Этот вопрос был ей задан ещё до показаний моей мачехи, по ходу которых лица судей суровели ещё больше. Я не выдержал их гневных взглядов и отвернулся, желая мачехе подавиться. Вдруг я услышал, что она действительно поперхнулась, не зная как ответить на заданный нарзаседателем вопрос, причём каверзный: "Скажите, свидетель, каким

 

- 64 -

образом подсудимый, будучи прописан вместе с отцом в своей квартире, оказался на улице?" Затем опять: "Кто выписал их из домовой книги и вписал туда вас..?"

Зал был битком набит любопытствующей публикой, в основном женщинами - мужчин-то отстреливали по тюрьмам и на фронтах, а остатки, в основном, по лагерям разбросаны... Одна из них, как я потом узнал, - Козлова, - демонстративно преподнесла мне бутерброд с американской тушёнкой. Потом я обратил внимание на то, как на меня взглянула председательствующая - мне показалось, что с сочувствием. Затем в адрес мачехи полетели нелестные эпитеты: "сука", "стерва" и тому подобные, что было для меня мёдом по душе. Поднялся неимоверный шум, и судья предупредила, что удалит всех из зала. Я чувствовал, что судьи постепенно принимают мою сторону. После двухчасового перерыва для почерковедческой экспертизы, был объявлен результат: все записи по поводу меня с отцом и мачехи с сыном были сделаны её рукой.

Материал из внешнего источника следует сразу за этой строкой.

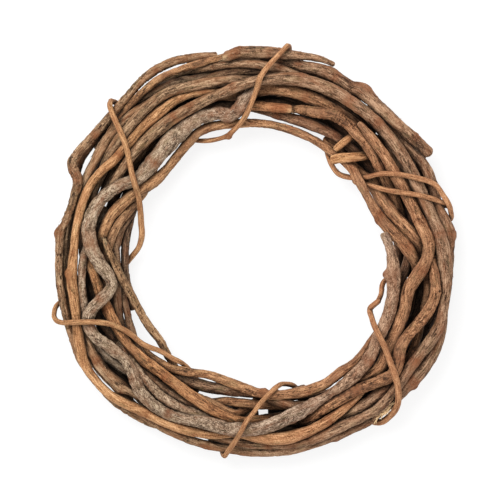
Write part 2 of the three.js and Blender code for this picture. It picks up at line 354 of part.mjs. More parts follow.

Суд ушёл на совещание, а затем - приговор: "...оправдать в связи с тем, что право на прописку и жительство в Москве подсудимым не утрачено так же, как и право на пользование жилищной площадью, в которой в настоящее время проживает гражданка..." Говоря обычным языком, суд своим определением постановил вселить меня в нашу квартиру! А из-под стражи я был освобождён прямо в зале суда - вот это да!

Итак, чудо свершилось, несмотря на то, что я был арестован по инициативе и при непосредственном участии органов госбезопасности, и притом, вдобавок, что сбежал из-под стражи. Суд меня оправдал! В чём-то отец был прав - воистину страна чудес!

Итак, я был освобождён в конце сентября 1945 года, просидев всего лишь около двух месяцев в тюрьме.